Well, some certainly can’t—or can’t for a time—but most who respond to these surveys seem to fall in another category. It’s not that they actually believe in a retirement version of St. Nick, though that’s essentially how they seem to (mis)behave. They carry on as though, somehow, these “naughty” savings behaviors throughout the year(s) notwithstanding, they'll be able to pull the wool over the eyes of that myopic, portly old gentleman in a red snowsuit—and that at their retirement date, despite their lack of attentiveness during the year(s), that benevolent elf will descend their retirement chimneys with a bag full of cold, hard cash from the North Pole. Unfortunately, like my son in that week before Christmas, many worry too late to meaningfully influence the outcome.
A World of Possibilities
Now, the volume of presents under our Christmas tree never really had anything to do with our kids’ behavior. As parents, we nurtured their belief in Santa Claus as long as we thought we could (without subjecting them to the ridicule of their classmates), not because we truly expected it to modify their behavior (though we hoped, from time to time), but because we believed that children should have a chance to believe, if only for a little while, in those kinds of possibilities.
We all live in a world of possibilities, of course. But as adults we realize—or should—that those possibilities are frequently bounded in by the reality of our behaviors, as well as our circumstances. And while this is a season of giving, of coming together, of sharing with others, it is also a time of year when we should all be making our own retirement list and checking it twice—taking note, and making changes to what is “naughty and nice” about our personal behaviors—including our savings behaviors. To “be good,” not for “goodness” sake, but for what we all hope is the “goodness” of financial “freedom” in our lives.

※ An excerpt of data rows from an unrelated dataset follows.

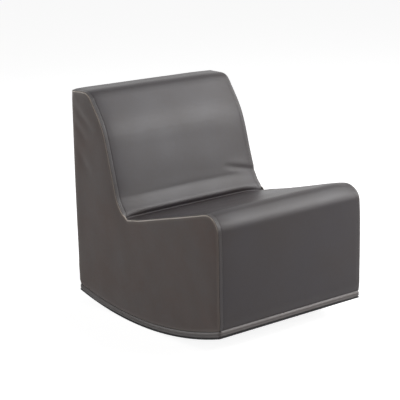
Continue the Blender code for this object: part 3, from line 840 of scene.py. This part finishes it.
def panel_loop(node, facing):
    """The outline of a side panel's outer side, as a loop of places seen from the side."""
    bm, mesh = merged_copy(node, node)
    skin = outer_side(bm, Vector(facing))
    edges = [edge for face in skin for edge in face.edges]
    joined = neighbours(edge for edge in edges if sum(other in skin for other in edge.link_faces) == 1)
    points = walked(joined, min(joined, key=lambda vertex: vertex.co.y + vertex.co.z))
    face_x = max(abs(vertex.co.x) for vertex in joined)
    bm.free()
    bpy.data.meshes.remove(mesh)
    area = np.sum(points[:, 0] * np.roll(points[:, 1], -1) - points[:, 1] * np.roll(points[:, 0], -1))
    return (points if area > 0 else np.vstack((points[:1], points[:0:-1]))), face_x


def even_loop(loop):
    """The same loop with points evenly spaced on smooth runs between its sharp corners."""
    back = loop - np.roll(loop, 1, axis=0)
    ahead = np.roll(loop, -1, axis=0) - loop
    turn = np.arctan2(back[:, 0] * ahead[:, 1] - back[:, 1] * ahead[:, 0], np.sum(back * ahead, axis=1))
    corners = [index for index in range(len(loop)) if abs(turn[index]) > CORNER_TURN]
    result = []
    for first, last in zip(corners, corners[1:] + [corners[0] + len(loop)]):
        run = loop[[index % len(loop) for index in range(first, last + 1)]]
        lengths = run_lengths(run)
        count = max(2, round(lengths[-1] / OUTLINE_STEP))
        result.append(through(lengths, run, np.linspace(0.0, lengths[-1], count + 1)[:-1]))
    return np.vstack(result)


def loop_distance(points, loop):
    """How far each point is from a loop."""
    start, end = loop, np.roll(loop, -1, axis=0)
    along = end - start
    size = np.maximum(np.sum(along**2, axis=1), 1e-12)
    result = np.empty(len(points))
    for first in range(0, len(points), 2000):
        part = points[first : first + 2000, None, :] - start[None]
        share = np.clip(np.sum(part * along, axis=2) / size, 0.0, 1.0)
        away = part - share[..., None] * along
        result[first : first + 2000] = np.sqrt(np.min(np.sum(away**2, axis=2), axis=1))
    return result


def inside_loop(points, loop):
    """Which points are inside a loop."""
    start, end = loop, np.roll(loop, -1, axis=0)
    inside = np.zeros(len(points), dtype=bool)
    for (ay, az), (by, bz) in zip(start, end):
        crosses = (az > points[:, 1]) != (bz > points[:, 1])
        if az != bz:
            inside ^= crosses & (points[:, 0] < ay + (by - ay) * (points[:, 1] - az) / (bz - az))
    return inside


def drawn_in(loop, distance):
    """A loop's points, moved inwards."""
    tangent = np.roll(loop, -1, axis=0) - np.roll(loop, 1, axis=0)
    tangent /= np.linalg.norm(tangent, axis=1)[:, None]
    return loop + distance * np.column_stack((-tangent[:, 1], tangent[:, 0]))


def under_strip(loop, side):
    """A side panel's loop drawn out or in so that it lies just under the strip's edge."""
    seam = np.vstack([panel.edges[:, (side + 1) // 2] for panel in (seat, back, rear)])
    gap = loop_distance(loop, np.vstack((seam, seam[::-1])))
    near = np.clip((SEAM_NEAR - gap) / SEAM_FADE, 0.0, 1.0)
    return drawn_in(loop, (near * np.clip(SIDE_BELOW - gap, *SEAM_MOVES))[:, None])


def panel_field(loop, offsets, step):
    """Points that fill a loop: rings along it, then an even field, joined by triangles."""
    groups = [loop]
    for offset in offsets:
        ring = drawn_in(loop, offset)
        groups.append(ring[loop_distance(ring, loop) > 0.97 * offset])
    low, high = loop.min(axis=0), loop.max(axis=0)
    rows = np.arange(low[1], high[1], step * 0.866)
    field = []
    for row, z in enumerate(rows):
        ys = np.arange(low[0] + (row % 2) * step / 2, high[0], step)
        field.append(np.column_stack((ys, np.full(len(ys), z))))
    field = np.vstack(field)
    field = field[inside_loop(field, loop)]
    groups.append(field[loop_distance(field, loop) > max(offsets, default=0.0) + 0.5 * step])
    points = np.vstack(groups)
    count = len(loop)
    ring_edges = [(index, (index + 1) % count) for index in range(count)]
    made = geometry.delaunay_2d_cdt([Vector(point) for point in points], ring_edges, [], 1, 1e-7)
    return np.array([tuple(point) for point in made[0]]), [tuple(face) for face in made[2]]


def side_sheet(name, outline, loop, offsets, step, side, face_x):
    """A side as a mesh, fuller between its seams, with its places and how far they are from a seam."""
    flat, faces = panel_field(outline, offsets, step)
    distance = loop_distance(flat, loop)
    swell = SIDE_SWELL * (1 - np.exp(-distance / SWELL_WITHIN))
    places = np.column_stack((side * (face_x + swell), flat))
    mesh = bpy.data.meshes.new(name)
    mesh.from_pydata(places.tolist(), [], [face[::side] for face in faces])
    return mesh, places, distance


def side_cover(node, side, folds, material):
    """One side of the cover, settled as cloth and then given its rolled edge and folds."""
    loop, face_x = panel_loop(node, (side, 0.0, 0.0))
    loop = under_strip(even_loop(loop), side)
    rings = [offset / 1000 for offset in RING_OFFSETS]
    mesh, places, distance = side_sheet(node, loop, loop, rings, FIELD_STEP, side, face_x)
    normals = mesh_normals(mesh)
    sheet, spots, gap = side_sheet(f"{node}_cloth", loop[::2], loop, [], CLOTH_STEP, side, face_x)
    places = places + carried(places, spots, settled_folds(sheet, gap))
    lift = -rolled(distance, SIDE_ROLL, SIDE_ROLL_DEPTH)
    lift += undulation(places, *SIDE_UNEVEN) * np.clip(distance / CALM_WITHIN, 0.0, 1.0)
    for fold in folds:
        lift += fold_line(places, *fold)
    final = pulled(places + normals * lift[:, None])
    mesh.vertices.foreach_set("co", final.ravel())
    mesh.update()
    # Painted highlight: the rolled rim is paled far more where it faces up than on the upright seams, on top
    # of a little even edge wear.
    upward = np.clip(mesh_normals(mesh)[:, 2], 0.0, 0.6)
    wear = (0.12 + 1.8 * upward) * bump_curve(distance, 0.0012, 0.0020)
    wear += 0.04 * bump_curve(distance, 0.0050, 0.0040)
    cover_piece(node, mesh, wear, "side_vinyl", material)


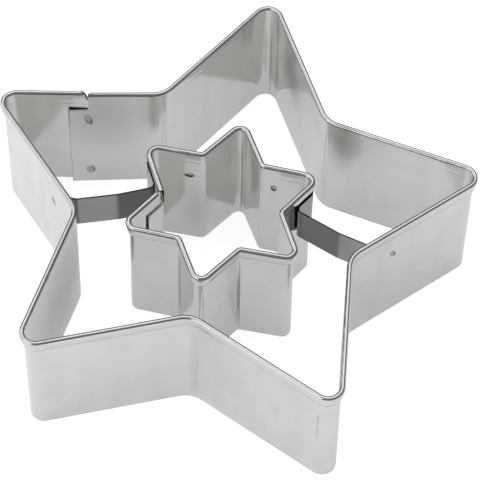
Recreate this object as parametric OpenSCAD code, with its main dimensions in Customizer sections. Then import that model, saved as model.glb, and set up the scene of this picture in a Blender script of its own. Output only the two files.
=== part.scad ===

Yes, Virginia,[iv] as it turns out, there is a retirement savings Santa Claus—but he looks a lot like you, assisted by “helpers” like your workplace retirement plan, your employer’s matching contributions—and your trusted retirement plan advisors and providers.
[ii] And yes, though this was before smartphones, there was a tendency to constantly check in. That said, there do appear to be a number of apps online now that purport to fulfill a similar function.